Needles in a haystack

March 6, 2009

Designed to prevent tainted food such as the contaminated peanut butter that killed nine people, a bill was introduced in the Senate this week by Richard Durbin (D-Ill.) and Judd Gregg (R-NH), that would give the FDA new power to recall products, require food-safety plans from manufacturers and impose regulations on fruits and vegetables most at risk of causing illness, reports Bloomberg. The Senate bill would require food manufacturers to file periodic safety plans with the FDA detailing contamination risks and methods used to avoid them, or a risk-based approach to inspections.
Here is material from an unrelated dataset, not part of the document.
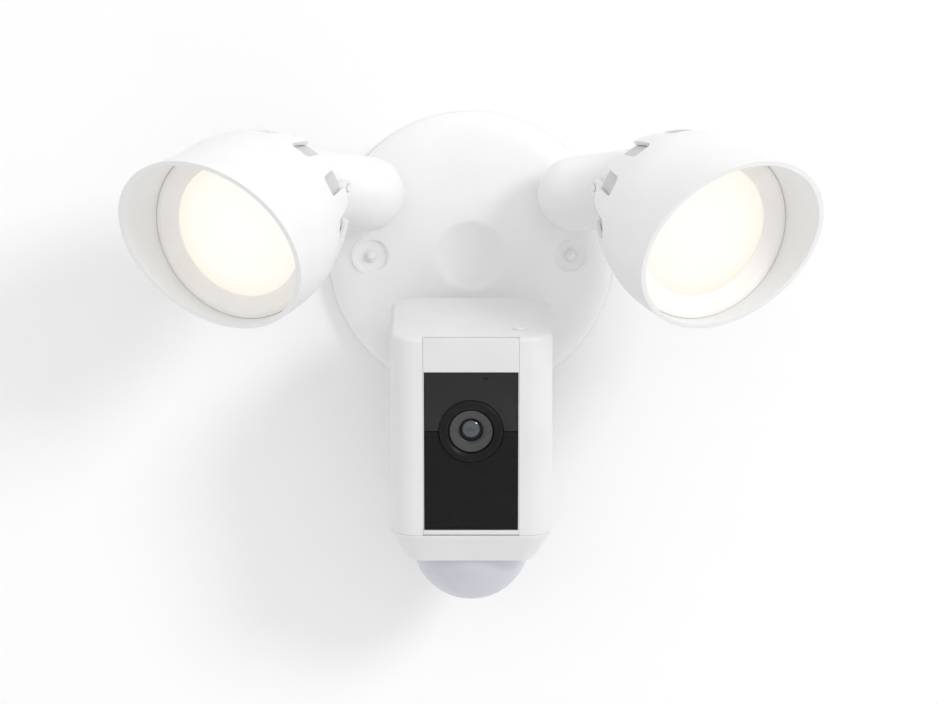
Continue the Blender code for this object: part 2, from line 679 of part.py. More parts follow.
def build_lamp(side, sign):
    base = (sign * ARM_BASE[0], 0.0, ARM_BASE[1])
    swivel = frame_empty(side + "_swivel", None, base)
    arm = build_arm(side, sign, swivel)
    build_arm_nut(side, swivel)
    turn = (math.radians(90) + HEAD_DOWN, 0, sign * HEAD_OUTWARD)
    head = frame_empty(side + "_head", swivel, mirrored(BALL_CENTRE, sign) - Vector(base), turn)
    reach = EAR_NEAR - GAP
    cut_by(arm, rod(side + "_pin_bore", PIN_RADIUS + GAP, (-reach, 0, 0), (reach, 0, 0), head, None, 16))
    build_lamp_shell(side, sign, head)
    build_lamp_front(side, head)
    build_lamp_rear(side, sign, head)


def build_camera():
    upright = (math.radians(90), 0, 0)
    pan = frame_empty("camera_pan_frame", None, CAMERA_BALL)
    liner_frame = frame_empty("liner_frame", pan, (0, 0, 0), upright)
    camera = frame_empty("camera_frame", pan, (0, 0, 0), (CAMERA_DOWN, 0, 0))
    axis = frame_empty("camera_axis", camera, (0, 0, 0), upright)
    lens_axis = frame_empty("lens_axis", camera, (0, 0, LENS_HEIGHT), upright)
    build_ball_joint(liner_frame, axis)
    build_housing(camera)
    build_front(camera, lens_axis)
    build_insides(camera)
    build_bottom(camera)
    build_rear(camera)
    button = frame_empty("button_frame", camera, (*BUTTON_PLACE, TOP))
    build_button(button)


PLATE = frame_empty("plate_frame", None, (0, 0, 0), (math.radians(90), 0, 0))
build_wall_plate(PLATE)
build_plate_parts(PLATE)
build_stem(PLATE)
for lamp_side, lamp_sign in SIDES:
    build_lamp(lamp_side, lamp_sign)
build_camera()
bpy.context.view_layer.update()
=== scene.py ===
"""Looks of the twin floodlight with a security camera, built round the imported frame.

Frame: the wall is the plane y = 0, the object stands out along -Y, +X is to the right of
someone facing it, +Z is up. All sizes are in metres.
"""

import json
import math

import bmesh
import bpy
from mathutils import Matrix, Vector


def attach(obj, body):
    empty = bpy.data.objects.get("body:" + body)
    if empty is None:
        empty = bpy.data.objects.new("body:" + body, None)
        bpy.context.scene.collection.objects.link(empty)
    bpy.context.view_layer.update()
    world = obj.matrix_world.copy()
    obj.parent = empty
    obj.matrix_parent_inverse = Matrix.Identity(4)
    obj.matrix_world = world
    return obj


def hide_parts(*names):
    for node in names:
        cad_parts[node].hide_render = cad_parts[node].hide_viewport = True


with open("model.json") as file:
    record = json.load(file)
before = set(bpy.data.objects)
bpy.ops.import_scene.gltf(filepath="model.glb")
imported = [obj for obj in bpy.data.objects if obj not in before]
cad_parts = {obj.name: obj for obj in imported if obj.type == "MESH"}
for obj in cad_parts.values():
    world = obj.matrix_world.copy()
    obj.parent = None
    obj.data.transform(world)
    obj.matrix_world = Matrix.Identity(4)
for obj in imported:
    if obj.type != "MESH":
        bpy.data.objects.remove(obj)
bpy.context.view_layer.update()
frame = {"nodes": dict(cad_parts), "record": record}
NODES = frame["nodes"]
JOINTS = {joint["name"]: joint for joint in frame["record"]["behaviour"]["joints"]}

# ------------------------------------------------------------------ sizes the design gives

HEAD_DOWN = math.radians(14)
CAMERA_DOWN = math.radians(9.6)
STUD_X = 0.04445
ARM_BASE = (0.0420, 0.0260)
ARM_START = (0.0460, -0.0345, 0.0295)
ARM_LEAVES = (0.94, -0.28, 0.18)
ARM_ARRIVES = (0.61, -0.76, 0.21)
ARM_RADIUS = 0.0165
ARM_BORE = 0.0074
STEM_BORE = 0.0049
STUD_HOLE = 0.0024
SEAT_GAP = 0.0006
PIN_HOLE = 0.0019
PIN_HOLE_REACH = 0.0172
EAR_RADIUS = 0.0036
EAR_NEAR = 0.0178
EAR_FAR = 0.0207
CLAMP_REACH = 57
CLAMP_LIP = 33
HOOD_MIDDLE = 0.0841
HOOD_SLANT = math.radians(19.6)
SHELL_WALL = 0.0022
NOTCHES = 12
NOTCH_TURN = math.radians(7.5)
NOTCH_HALF = 0.0047
NOTCH_TOP = 0.0415
HALF_WIDTH = 0.0350
FRONT = -0.0690
REAR = -0.0040
TOP = 0.0290
BODY_BOTTOM = -0.0598
SKIRT_BOTTOM = -0.0737
CORNER = 0.0115
WALL = 0.0024
LENS_HEIGHT = -0.0127
LENS_OPENING = 0.0141
LENS_DOME = 0.0070
PANEL_HALF = 0.0203
STRIP_HALF = 0.0207
PANEL_TOP = 0.0139
PANEL_BOTTOM = -0.0574
DOME_RADIUS = 0.0256
DOME_HOLE = 0.0242
DOME_WALL = 0.0013
FOOT_HALF = 0.0274
DOME_Y = -0.0350
STEM_BALL = 0.0090
STEM_NECK = 0.0046
SOCKET_SEAT = 0.0110
SOCKET_RADIUS = 0.0148
COLLAR_GRIPS = 24
GRIP_REACH = 0.0153
BUTTON = (0.0210, -0.0545)
BUTTON_HOLE = 0.00306
SIDES = (("left", -1), ("right", 1))

BALL = Vector(JOINTS["camera_tilt"]["pos_m"])
PLATE = Matrix.Rotation(math.radians(90), 4, "X")
CAMERA = Matrix.Translation(BALL) @ Matrix.Rotation(CAMERA_DOWN, 4, "X")
CAMERA_AXIS = CAMERA @ Matrix.Rotation(math.radians(90), 4, "X")
DOME_PLACE = CAMERA @ Matrix.Translation((0, DOME_Y, SKIRT_BOTTOM))


def head_matrix(side):
    """The lamp head's frame: origin at its tilt joint, +Z out of the lamp, +X to the right."""
    joint = JOINTS[side + "_head_tilt"]
    across = -Vector(joint["axis"]).normalized()
    outward = math.atan2(across.y, across.x)
    turn = Matrix.Rotation(outward, 4, "Z") @ Matrix.Rotation(math.radians(90) + HEAD_DOWN, 4, "X")
    return Matrix.Translation(Vector(joint["pos_m"])) @ turn


# ------------------------------------------------------------------ mesh tools


def object_from(name, data, matrix, material, smooth=35):
    made = bpy.data.objects.new(name, data)
    bpy.context.scene.collection.objects.link(made)
    made.matrix_world = matrix
    if material:
        data.materials.clear()
        data.materials.append(material)
    data.shade_smooth()
    data.set_sharp_from_angle(angle=math.radians(smooth))
    return made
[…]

In a “philosophical shift,” foodmakers support the FDA Food Safety Modernization Act, said Scott Faber, vice president of federal affairs for the Washington-based Grocery Manufacturers Association (GMA). The companies want government to help prevent contamination in addition to detecting it. “We’re living in a world with global supply chains and tens of thousands of food products and hundreds of thousands of food ingredients,” Faber said. “These reforms would reduce the number of needles getting into the haystack.”

The GMA prefers the Durbin-Gregg proposal over one sponsored by Rosa LeLauro, (D-Conn.), who oversees an FDA appropriations subcommittee. Her measure would create a stand-alone agency within the Health and Human Services Department to handle food-safety issues now under the FDA. Although he did not give specific recommendations, Agriculture Secretary Tom Vilsack also endorses a single food agency. 

 “Taxpayers don’t have unlimited resources and they expect Congress and the administration to focus our food safety funding on those products that pose the greatest risk of food-borne illness.” Faber said.